■ Problem
Restate every line of the material, word for word.

----------------

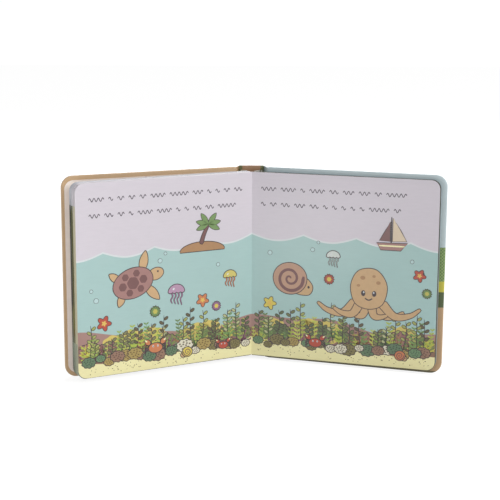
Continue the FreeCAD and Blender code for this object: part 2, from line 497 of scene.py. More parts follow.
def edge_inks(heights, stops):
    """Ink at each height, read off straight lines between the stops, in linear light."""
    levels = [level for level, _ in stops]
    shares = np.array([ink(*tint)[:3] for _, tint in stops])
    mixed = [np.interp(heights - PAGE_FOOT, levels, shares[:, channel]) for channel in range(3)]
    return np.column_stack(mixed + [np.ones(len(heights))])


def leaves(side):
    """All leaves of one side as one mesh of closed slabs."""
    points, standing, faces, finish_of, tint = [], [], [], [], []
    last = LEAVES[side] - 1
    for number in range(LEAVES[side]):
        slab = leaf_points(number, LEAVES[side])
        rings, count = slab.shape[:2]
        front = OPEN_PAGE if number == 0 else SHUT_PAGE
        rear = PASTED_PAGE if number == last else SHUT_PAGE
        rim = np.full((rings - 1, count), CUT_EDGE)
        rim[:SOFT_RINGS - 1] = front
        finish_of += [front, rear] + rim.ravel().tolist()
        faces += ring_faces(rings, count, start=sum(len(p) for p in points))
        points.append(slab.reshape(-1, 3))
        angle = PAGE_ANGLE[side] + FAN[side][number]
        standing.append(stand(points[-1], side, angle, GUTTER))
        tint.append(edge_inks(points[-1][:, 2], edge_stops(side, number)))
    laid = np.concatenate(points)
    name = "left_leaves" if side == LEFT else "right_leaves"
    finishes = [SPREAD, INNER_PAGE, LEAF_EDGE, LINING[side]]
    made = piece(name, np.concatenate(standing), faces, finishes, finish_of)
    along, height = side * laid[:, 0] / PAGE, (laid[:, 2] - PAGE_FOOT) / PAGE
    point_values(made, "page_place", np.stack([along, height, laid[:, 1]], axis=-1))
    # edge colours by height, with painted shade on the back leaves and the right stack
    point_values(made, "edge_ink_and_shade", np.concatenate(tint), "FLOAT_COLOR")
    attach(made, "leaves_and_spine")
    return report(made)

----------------

■ Completed exercise
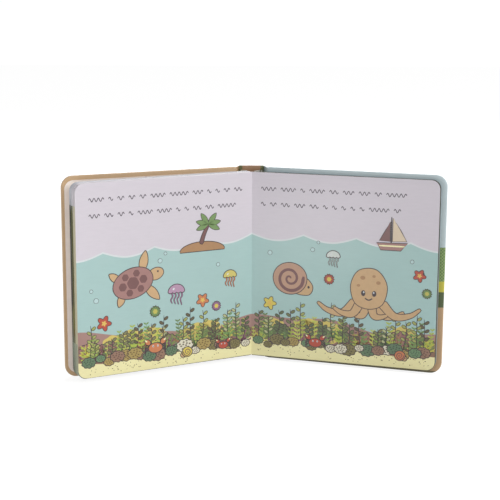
Continue the FreeCAD and Blender code for this object: part 2, from line 497 of scene.py. More parts follow.
def edge_inks(heights, stops):
    """Ink at each height, read off straight lines between the stops, in linear light."""
    levels = [level for level, _ in stops]
    shares = np.array([ink(*tint)[:3] for _, tint in stops])
    mixed = [np.interp(heights - PAGE_FOOT, levels, shares[:, channel]) for channel in range(3)]
    return np.column_stack(mixed + [np.ones(len(heights))])


def leaves(side):
    """All leaves of one side as one mesh of closed slabs."""
    points, standing, faces, finish_of, tint = [], [], [], [], []
    last = LEAVES[side] - 1
    for number in range(LEAVES[side]):
        slab = leaf_points(number, LEAVES[side])
        rings, count = slab.shape[:2]
        front = OPEN_PAGE if number == 0 else SHUT_PAGE
        rear = PASTED_PAGE if number == last else SHUT_PAGE
        rim = np.full((rings - 1, count), CUT_EDGE)
        rim[:SOFT_RINGS - 1] = front
        finish_of += [front, rear] + rim.ravel().tolist()
        faces += ring_faces(rings, count, start=sum(len(p) for p in points))
        points.append(slab.reshape(-1, 3))
        angle = PAGE_ANGLE[side] + FAN[side][number]
        standing.append(stand(points[-1], side, angle, GUTTER))
        tint.append(edge_inks(points[-1][:, 2], edge_stops(side, number)))
    laid = np.concatenate(points)
    name = "left_leaves" if side == LEFT else "right_leaves"
    finishes = [SPREAD, INNER_PAGE, LEAF_EDGE, LINING[side]]
    made = piece(name, np.concatenate(standing), faces, finishes, finish_of)
    along, height = side * laid[:, 0] / PAGE, (laid[:, 2] - PAGE_FOOT) / PAGE
    point_values(made, "page_place", np.stack([along, height, laid[:, 1]], axis=-1))
    # edge colours by height, with painted shade on the back leaves and the right stack
    point_values(made, "edge_ink_and_shade", np.concatenate(tint), "FLOAT_COLOR")
    attach(made, "leaves_and_spine")
    return report(made)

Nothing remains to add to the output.